La dame réclamait 800 $ pour la nourriture gaspillée, 1900 $ pour son temps perdu et 5360 $ pour avoir été privée de frigo durant 67 jours.

D'accord, elle a dû jeter le contenu de son frigo à deux reprises. Mais la juge a coupé sa réclamation en deux, car elle considérait que la liste des aliments était exagérée: certains contenants étaient probablement entamés, les fruits et légumes pouvaient être conservés à l'extérieur du frigo, etc.

Bien sûr, la cliente a été obligée de se débrouiller sans frigo durant deux mois. Mais était-ce une raison pour prendre tous ses repas au restaurant et réclamer 80 $ par jour, sans aucune pièce justificative? Non. Un client lésé a toujours l'obligation légale de minimiser ses dommages.

Vrai, la consommatrice a dû attendre plusieurs fois les visites d'un technicien, lesquelles ont parfois été reportées. Avec de multiples autres démarches, elle a perdu 137 heures. Quelle histoire !

Mais condamner le détaillant à lui verser jusqu'à 7000 $ en dommages constituerait un enrichissement injustifié de la cliente, surtout que le frigo valait moins de 1300 $. La juge a donc accordé à la dame 400 $ pour la nourriture perdue et 500 $ pour les autres inconvénients.

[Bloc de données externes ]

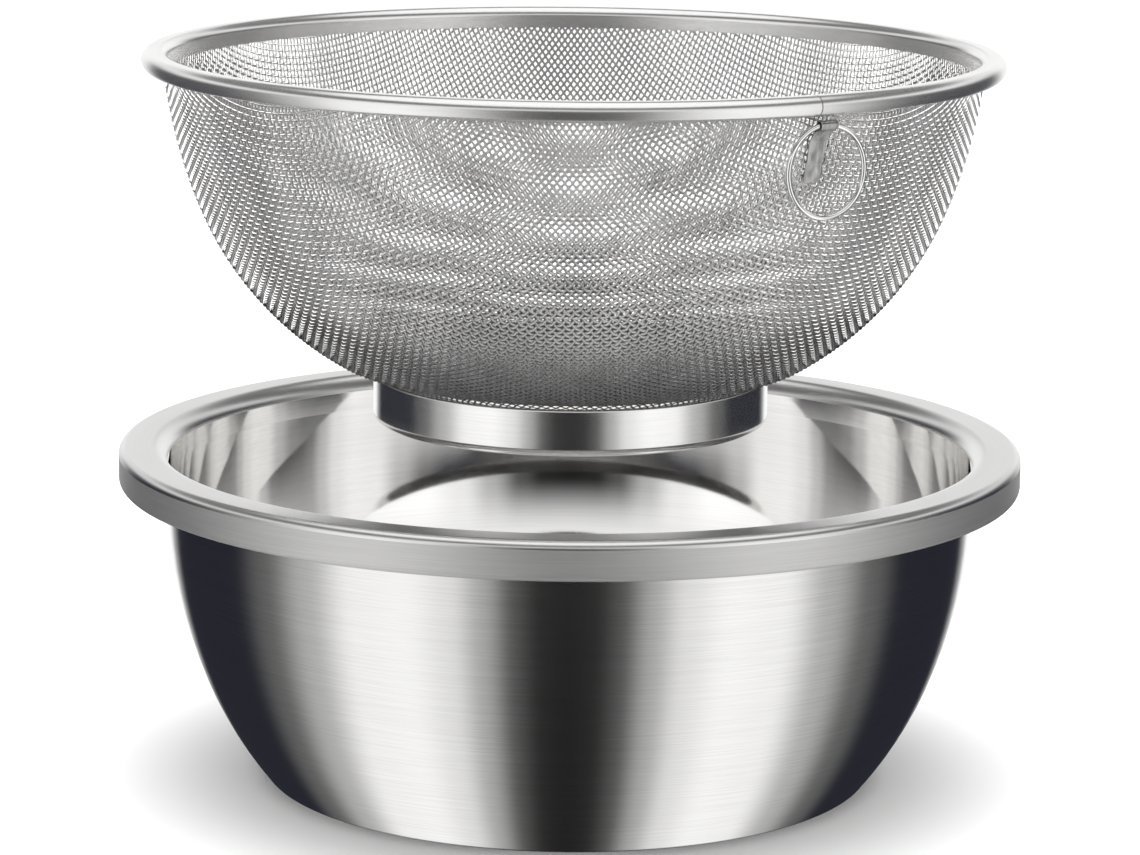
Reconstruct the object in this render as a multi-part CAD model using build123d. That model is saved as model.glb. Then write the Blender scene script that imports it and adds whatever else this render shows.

Ce que les juges accordent aux petites créances pour...

Un réfrigérateur défectueux pendant 67 jours?

- Une somme de 400 $ pour la perte de nourriture et 500 $ pour perte de temps, troubles et inconvénients.

Un sac de travail contenant un ordinateur perdu à la consigne d'un hôtel?

- Au total, 1000 $ pour le temps perdu à récupérer les données, à magasiner de nouveaux appareils et pour le retard au travail provoqué par la perte de l'ordinateur.

Un téléphone cellulaire toujours défectueux après trois réparations en moins d'un an?

- Une somme de 700 $ pour la perte de temps, les troubles, ennuis et inconvénients causés au client qui a perdu 10 heures et parcouru 376 km pour aller porter son appareil chez le détaillant.